第6章
But every gentleman understands his own business best."The letter, pervaded by the same spirit of banter throughout, is too long to quote at length, but the following extracts contain the leading idea: "Are you sure, and can you make us sure, that there really exist no such things as God, a future state of rewards and punishments? If so, all is well. Let us then, in our last hours, read Lucian, and play at whist, and droll upon Charon and his boat; let us die as foolish and insensible, as much like our brother philosophers the calves of the field and the asses of the desert, as we can, for the life of us. . . . . Upon the whole, doctor, your meaning is good; but I think you will not succeed this time. You would persuade us, by the example of David Hume, Esq., that atheism is the only cordial for low spirits, and the proper antidote against the fear of death."It is difficult to say whether the puerility or the ignorance displayed in this letter is the greater. Either the writer had never read the Theory of Moral Sentiments at all, or he was so 1ittle versed in philosophy as to see no difference between Deism and Atheism, two distinct logical contradictories. There is, moreover, not a word in Adam Smith's letter to justify any reference to religious questions at all; and sub- sequent quotations from the Moral Sentiments will abundantly demonstrate the total falsity of the churchman's assumptions.
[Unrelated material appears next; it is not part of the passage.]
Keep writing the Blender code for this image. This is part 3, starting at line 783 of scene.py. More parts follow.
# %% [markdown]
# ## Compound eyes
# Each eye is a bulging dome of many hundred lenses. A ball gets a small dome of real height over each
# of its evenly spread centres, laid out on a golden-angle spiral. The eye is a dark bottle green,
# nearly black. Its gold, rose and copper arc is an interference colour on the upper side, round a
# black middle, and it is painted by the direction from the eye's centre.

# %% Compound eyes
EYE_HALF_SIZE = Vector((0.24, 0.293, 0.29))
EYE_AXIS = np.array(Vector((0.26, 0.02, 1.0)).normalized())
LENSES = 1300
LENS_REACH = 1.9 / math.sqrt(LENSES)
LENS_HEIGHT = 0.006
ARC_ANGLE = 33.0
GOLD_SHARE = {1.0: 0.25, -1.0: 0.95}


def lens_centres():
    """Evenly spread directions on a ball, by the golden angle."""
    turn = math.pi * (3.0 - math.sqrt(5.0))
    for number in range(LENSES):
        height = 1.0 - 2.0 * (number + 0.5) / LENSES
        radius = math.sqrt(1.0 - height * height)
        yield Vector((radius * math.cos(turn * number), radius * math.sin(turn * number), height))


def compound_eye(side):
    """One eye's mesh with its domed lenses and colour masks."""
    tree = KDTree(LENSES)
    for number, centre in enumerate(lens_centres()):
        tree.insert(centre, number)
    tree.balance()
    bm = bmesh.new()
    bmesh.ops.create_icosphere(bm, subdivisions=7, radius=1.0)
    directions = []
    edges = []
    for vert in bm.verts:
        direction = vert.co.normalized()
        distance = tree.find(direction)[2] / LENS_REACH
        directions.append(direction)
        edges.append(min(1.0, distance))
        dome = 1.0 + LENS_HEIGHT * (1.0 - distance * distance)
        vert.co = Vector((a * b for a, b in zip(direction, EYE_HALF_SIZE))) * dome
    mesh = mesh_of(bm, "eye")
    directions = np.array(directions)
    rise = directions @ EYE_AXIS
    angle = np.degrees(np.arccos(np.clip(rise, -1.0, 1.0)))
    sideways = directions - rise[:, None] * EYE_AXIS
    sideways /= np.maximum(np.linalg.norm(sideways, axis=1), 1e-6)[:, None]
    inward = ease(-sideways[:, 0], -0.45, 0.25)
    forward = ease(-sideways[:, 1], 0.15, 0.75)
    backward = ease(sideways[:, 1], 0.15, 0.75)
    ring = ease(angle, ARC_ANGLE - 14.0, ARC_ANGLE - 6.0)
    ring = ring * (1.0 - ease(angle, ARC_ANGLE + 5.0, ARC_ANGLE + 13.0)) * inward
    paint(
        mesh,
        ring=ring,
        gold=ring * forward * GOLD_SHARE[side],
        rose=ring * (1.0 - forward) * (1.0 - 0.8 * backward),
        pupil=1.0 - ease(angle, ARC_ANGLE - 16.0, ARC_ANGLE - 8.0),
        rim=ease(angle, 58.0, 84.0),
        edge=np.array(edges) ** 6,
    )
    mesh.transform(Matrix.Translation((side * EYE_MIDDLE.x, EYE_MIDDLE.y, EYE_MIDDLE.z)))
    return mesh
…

Adam Smith treated his letter with the contemptuous silence it so well deserved. The story quoted by Sir Walter Scott, in an article in the Quarterly , that Johnson grossly insulted Adam Smith at a literary meeting in Glasgow, by reason of his dislike for him, as the eulogizer of Hume, is easily shown to rest on no foundation. Hume did not die till 1776, and it was three years earlier that Johnson visited Glasgow.
The two years after the publication of his greatest work Adam Smith spent in London, in the midst of that literary society which we know so well through the pages of Boswell. Then, at the request of the Duke of Buceleuch, he was made one of the Commissioners of Custom in Scotland, and in this occupation spent the last twelve years of his life, in the midst of a society which must have formed an agreeable contrast to the long years of his retirement and solitude. The light duties of his office the pleasures of friendship; the loss of his mother and cousin, and increasing ill health, all combined to prevent the completion of any more of his literary projects. A few days before his death he ordered all his manuscripts to be burnt, with the exception of a few essays, which may still be read.
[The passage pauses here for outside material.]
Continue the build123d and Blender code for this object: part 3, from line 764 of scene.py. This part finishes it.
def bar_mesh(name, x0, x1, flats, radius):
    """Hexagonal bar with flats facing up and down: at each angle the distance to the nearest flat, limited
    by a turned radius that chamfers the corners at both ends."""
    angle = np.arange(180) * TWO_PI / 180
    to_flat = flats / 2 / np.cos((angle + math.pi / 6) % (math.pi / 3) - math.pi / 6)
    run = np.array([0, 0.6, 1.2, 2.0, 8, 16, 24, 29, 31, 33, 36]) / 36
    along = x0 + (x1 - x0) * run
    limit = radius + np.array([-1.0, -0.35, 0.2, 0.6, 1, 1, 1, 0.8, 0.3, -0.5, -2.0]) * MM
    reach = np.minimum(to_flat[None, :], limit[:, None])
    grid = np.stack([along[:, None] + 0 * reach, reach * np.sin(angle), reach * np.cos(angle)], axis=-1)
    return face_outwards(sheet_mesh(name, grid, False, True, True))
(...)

They consist of a History of Astronomy, a History of Ancient Physics, a History of Ancient Logic and Metaphysics, an Essay on the Imitative Arts, on certain English and Italian verses, and on the External Senses. The destroyed manuscripts are supposed to have comprised the lectures on Rhetoric, read at Edinburgh forty-two years before, and the lectures on Natural Theology and on Jurisprudence, which formed part of his lectures at Glasgow. The additions which lie made to the Moral Sentiments , in the last winter of his life, he lived to see published before his death.
Of the Theory of Moral Sentiments Sir James Mackintosh says:
"Perhaps there is no ethical work since Cicero's Offices , of which an abridgment enables the reader so inadequately to estimate the merit, as the Theory of Moral Sentiments . This is not chiefly owing to the beauty of diction, as in the case of Cicero, but to the variety of explanations of life and manners which embellish the book more than they illuminate the theory. Yet, on the other hand, it must be owned that, for philosophical purposes, few books more need abridgment; for the most careful reader frequently loses sight of principles buried under illustrations.
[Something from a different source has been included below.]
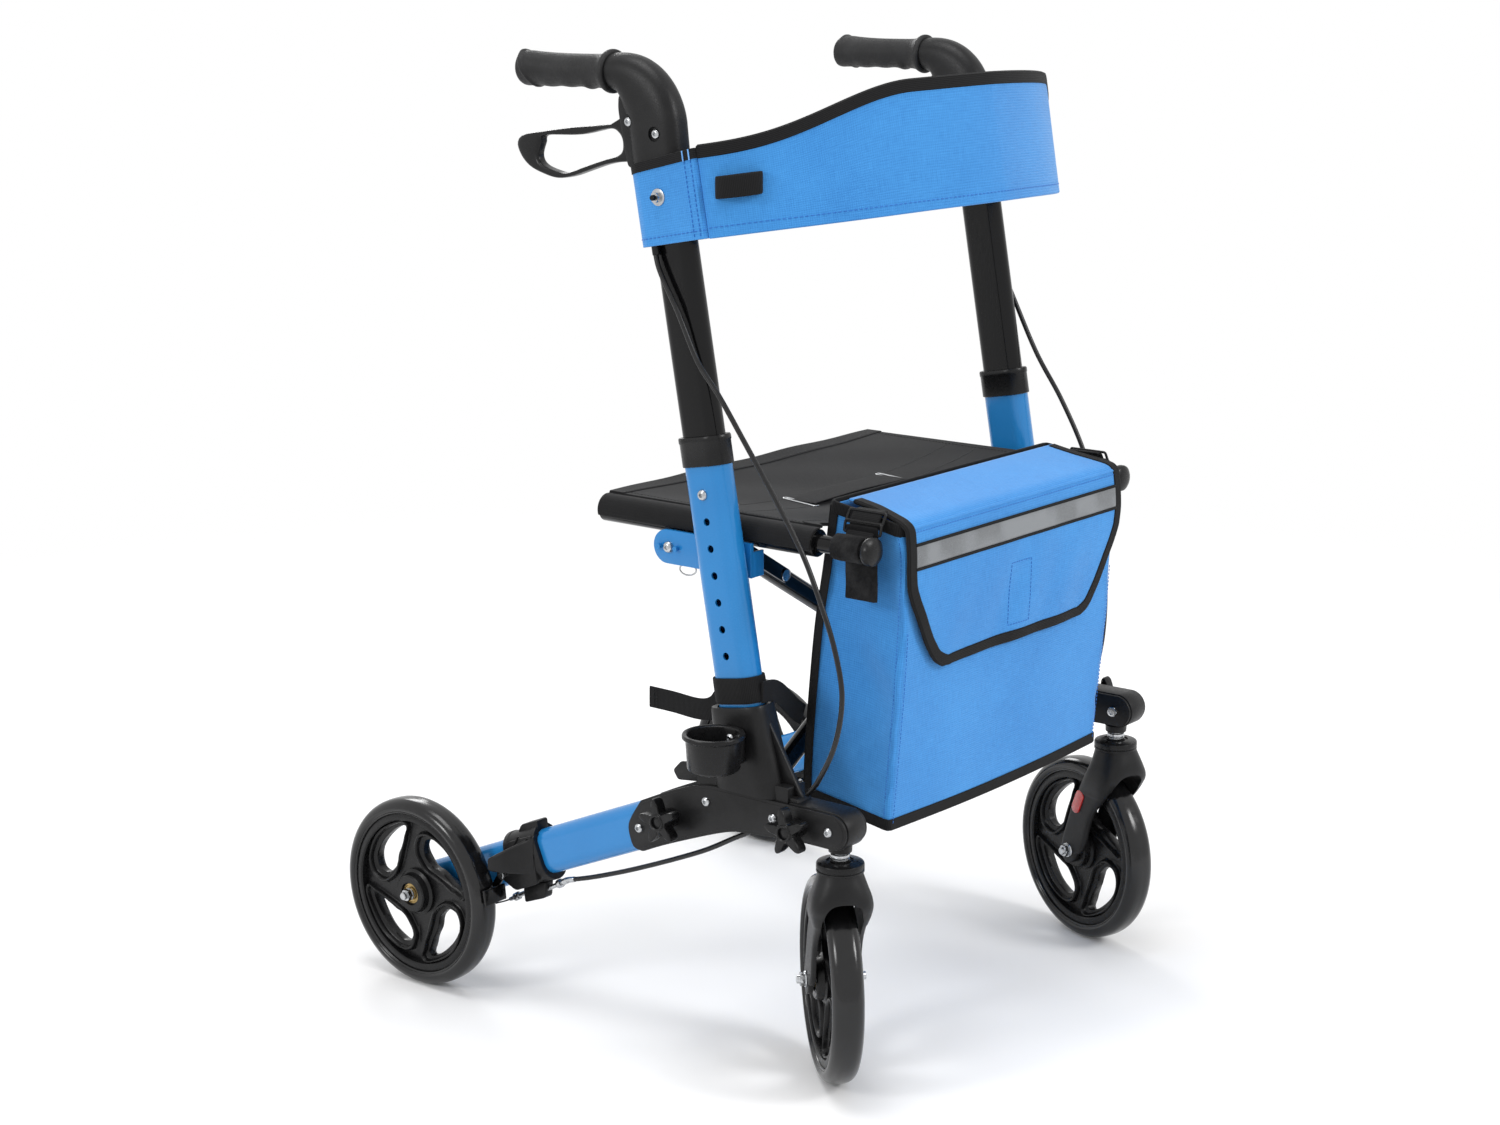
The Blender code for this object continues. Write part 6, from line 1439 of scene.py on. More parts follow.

The naturally copious and flowing style of the author is generally redundant, and the repetition of certain formularies of the system is, in the later editions, so frequent as to be wearisome, and sometimes ludicrous."The justice of this criticism has been the guiding principle in the attempt made in the following chapters to give an account of Adam Smith's system of moral philosophy, the aim having been to avoid sacrificing the main theory to the super-abundance of illustration which somewhat obscures it in the original, while at the same time doing justice to the minor subjects treated of, which, though they have little or nothing to do with Adam Smith's leading principles, yet form a distinctive feature in his work, and are in many respects the most interesting part of it; for critics who have rejected the Theory as a whole, have been uniformly loud in their praises of its minor details and illustrations. Brown, for instance, who has been the most successful perhaps of all the adverse critics of the Theory , speaks of it as presenting in these respects "a model of philosophic beauty." Jouffroy, too, allows that the book is one of the most useful in moral science, because Adam Smith, "deceived as he undoubtedly was as to the principle of morality," brought to light and analyzed so many of the facts of human nature. Dugald Stewart and Mackintosh both say much the same thing; so that it is evident no account of Adam Smith's work can be complete which omits from consideration all the collateral inquiries he pursues or all the illustrations he draws, either from history or from his imagination. To preserve, as far as possible, the proportion which these collateral inquiries bear to one another and to the main theory, as well as to retain what is most characteristic of the original in point of illustration and style, having been therefore the end in view, it has been found best to alter the arrangement in some degree, and to divide the whole into chapters, the relations of which to the divisions of the original will be best understood by a brief reference to the structure of the latter.